The recent nuclear reactor accident in Japan due to the earthquake and tsunami has raised fears of radiation exposure to populations in North America from the potential plume of radioactivity crossing the Pacific Ocean. The principal radiation source of concern is radioactive iodine including iodine-131, a radioactive isotope that presents a special risk to health because iodine is concentrated in the thyroid gland and exposure of the thyroid to high levels of radioactive iodine may lead to development of thyroid nodules and thyroid cancer years later. During the Chernobyl nuclear plant accident in 1986, people in the surrounding region were exposed to radioactive iodine principally from intake of food and milk from contaminated farmlands. As demonstrated by the Chernobyl experience, pregnant women, fetuses, infants and children are at the highest risk for developing thyroid cancer whereas adults over age 20 are at negligible risk.

Radioiodine uptake by the thyroid can be blocked by taking potassium iodide (KI) pills or solution, most importantly in these sensitive populations. However, KI should not be taken in the absence of a clear risk of exposure to a potentially dangerous level of radioactive iodine because potassium iodide can cause allergic reactions, skin rashes, salivary gland inflammation, hyperthyroidism or hypothyroidism in a small percentage of people. Since radioactive iodine decays rapidly, current estimates indicate there will not be a hazardous level of radiation reaching the United States from this accident. When an exposure does warrant KI to be taken, it should be taken as directed by physicians or public health authorities until the risk for significant exposure to radioactive iodine dissipates, but probably for no more than 1-2 weeks. With radiation accidents, the greatest risk is to populations close to the radiation source. While some radiation may be detected in the United States and its territories in the Pacific as a result of this accident, current estimates indicate that radiation amounts will be little above baseline atmospheric levels and will not be harmful to the thyroid gland or general health.
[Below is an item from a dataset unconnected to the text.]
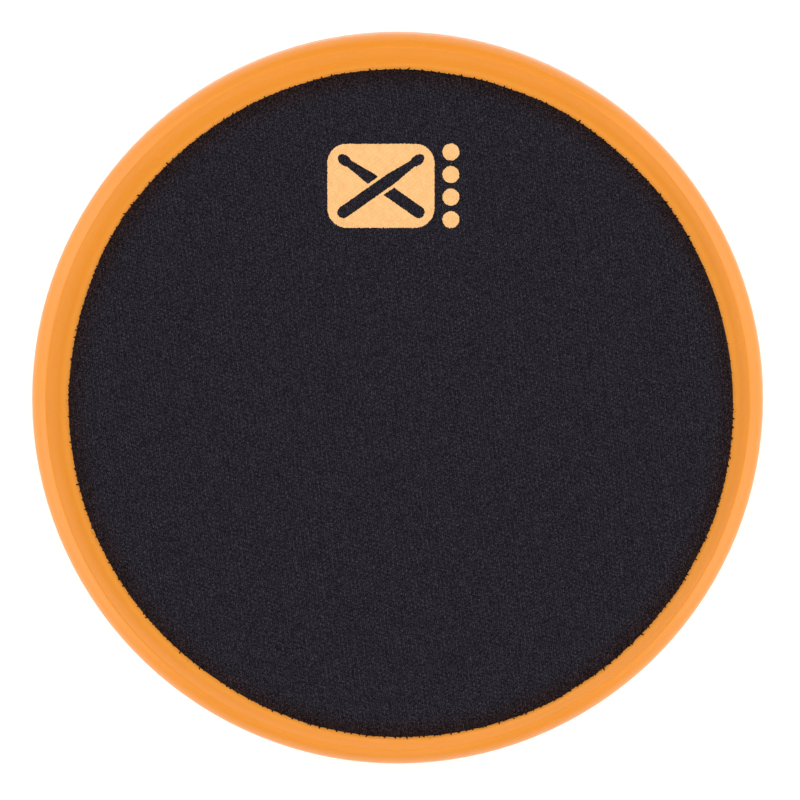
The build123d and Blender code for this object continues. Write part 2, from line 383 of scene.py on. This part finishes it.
def print_ink():
    """Pale orange ink that is thin where the knit dips."""
    g = Graph("print_ink")
    point = g.place()
    yarn, _, each_stitch, _ = stitch_pattern(g)
    fibres = g.noise(point, 0.14, 2.0, 0.6)
    thin = g.math("MULTIPLY", g.span(yarn, 0.0, 0.35, 0.35, 0.0), g.span(fibres, 0.35, 0.7))
    colour = g.blend(each_stitch, (0.70, 0.378, 0.145), (0.74, 0.420, 0.170))
    g.shade(
        Base_Color=g.blend(thin, colour, (0.33, 0.15, 0.045)),
        Roughness=0.6,
        Specular_IOR_Level=0.2,
        Normal=g.bump(yarn, 0.06 * MM, 0.7),
    )
    return g.material


def moulded(name, dark, light, roughness, grain_size=0.3, depth=0.01):
    """Moulded rubber or plastic with a fine grain."""
    g = Graph(name)
    point = g.place()
    grain = g.noise(point, grain_size, 3.0, 0.6)
    wear = g.noise(point, 7.0, 3.0)
    g.shade(
        Base_Color=g.blend(g.span(wear, 0.3, 0.7), dark, light),
        Roughness=g.span(grain, 0.3, 0.7, roughness - 0.06, roughness + 0.06),
        Normal=g.bump(grain, depth * MM, 0.8),
    )
    return g.material


def turned_metal(name, colour, roughness, groove=0.12):
    """Metal with fine rings about the pad's axis, such as a lathe leaves."""
    g = Graph(name)
    x, y, z = g.split(g.place())
    radius = g.math("SQRT", g.math("ADD", g.math("MULTIPLY", x, x), g.math("MULTIPLY", y, y)))
    rings = g.noise(g.join(radius, z), groove, 2.0, 0.7)
    stain = g.noise(g.place(), 4.0, 3.0)
    darker = tuple(0.72 * part for part in colour)
    g.shade(
        Base_Color=g.blend(g.span(stain, 0.35, 0.75), colour, darker),
        Metallic=1.0,
        Roughness=g.span(rings, 0.3, 0.7, roughness - 0.08, roughness + 0.10),
        Normal=g.bump(rings, 0.01 * MM, 0.7),
    )
    return g.material


def foam(name, dark, light, cell):
    """Cut foam: lighter, raised walls round darker cells, pitted by smaller cells; the darker cells and pits
    are painted shade.
    """
    g = Graph(name)
    point = g.place()
    walls = g.cells(point, cell, "DISTANCE_TO_EDGE")
    small = g.cells(point, cell * 0.4)
    ridge = g.span(walls, 0.0, 0.28, 1.0, 0.0)
    # The colour is painted shade: lighter on the raised walls, darker in the cells and small pits.
    g.shade(
        Base_Color=g.blend(g.math("MULTIPLY", ridge, g.span(small, 0.0, 0.8, 0.4, 1.0)), dark, light),
        Roughness=0.92,
        Specular_IOR_Level=0.2,
        Normal=g.bump(ridge, 0.25 * cell * MM, 0.8, g.bump(small, 0.1 * cell * MM, 0.6)),
    )
    return g.material


def adhesive():
    """Double-sided film: a pale, slightly mottled glue."""
    g = Graph("adhesive_film")
    point = g.place()
    blotch = g.noise(point, 5.0, 4.0)
    thread = g.noise(point, 0.5, 2.0)
    g.shade(
        Base_Color=g.blend(g.span(blotch, 0.3, 0.7), (0.56, 0.48, 0.32), (0.72, 0.66, 0.50)),
        Roughness=g.span(thread, 0.3, 0.7, 0.22, 0.38),
        Normal=g.bump(thread, 0.02 * MM, 0.6),
    )
    return g.material


def studio_floor():
    """A matt pale floor that glows a little, so that it stays white round the object."""
    g = Graph("studio_floor")
    point = g.place(scale=1.0)
    soft = g.noise(point, 0.4, 2.0)
    g.shade(
        Base_Color=g.blend(g.span(soft, 0.3, 0.7), (0.64, 0.64, 0.64), (0.66, 0.66, 0.66)),
        Roughness=0.9,
        Specular_IOR_Level=0.0,
        Emission_Color=(1.0, 1.0, 1.0, 1.0),
        Emission_Strength=FLOOR_GLOW,
    )
    return g.material


# =====================================================================================
# Shapes
# =====================================================================================
def new_piece(name, points, faces, smooth=True):
    mesh = bpy.data.meshes.new(name)
    mesh.from_pydata([tuple(p) for p in points], [], [tuple(f) for f in faces])
    mesh.validate()
    mesh.update()
    if smooth:
        mesh.shade_smooth()
    piece = bpy.data.objects.new(name, mesh)
    bpy.context.scene.collection.objects.link(piece)
    return piece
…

We discourage individuals needlessly purchasing or hoarding of KI in the United States. Moreover, since there is not a radiation emergency in the United States or its territories, we do not support the ingestion of KI prophylaxis at this time. Our professional societies will continue to monitor potential risks to health from this accident and will issue amended advisories as warranted."
News sources have been reporting that higher-than-normal radiation levels were detected in the United States. These observations say more about our ability to detect small amounts of radiation than about any risk to Americans. People living in the United States are at no risk of health hazards from radiation exposure caused by the Fukushima reactors.

In the 4th edition of Intermediate Physics for Medicine and Biology, Russ Hobbie and I discuss the risk of radiation in Section 13 of Chapter 16 (Medical Use of X Rays). We introduce the unit of the sievert (Sv), one of the most important units used when discussing radiation risk.
“Both the sievert and the gray are J kg-1. Different names are used to emphasize the fact that they are quite different quantities. One is physical, and the other includes biological effects. An older unit … is the rem. 100 rem = 1 Sv.”
We then analyze the natural background dose, which is about 3 mSv per year, and which arises from several sources, including cosmic radiation, terrestrial rocks, and inhalation of radon gas.

If you prefer learning from a video, watch Understanding the Reactor Meltdown in Fukushima, Japan from a Physics Perspective on YouTube.

Time will tell if this event turns into a full-scale disaster. At the moment, it is a serious situation, but does not appear to be a serious health hazard, except perhaps for the workers trying to repair the power plants.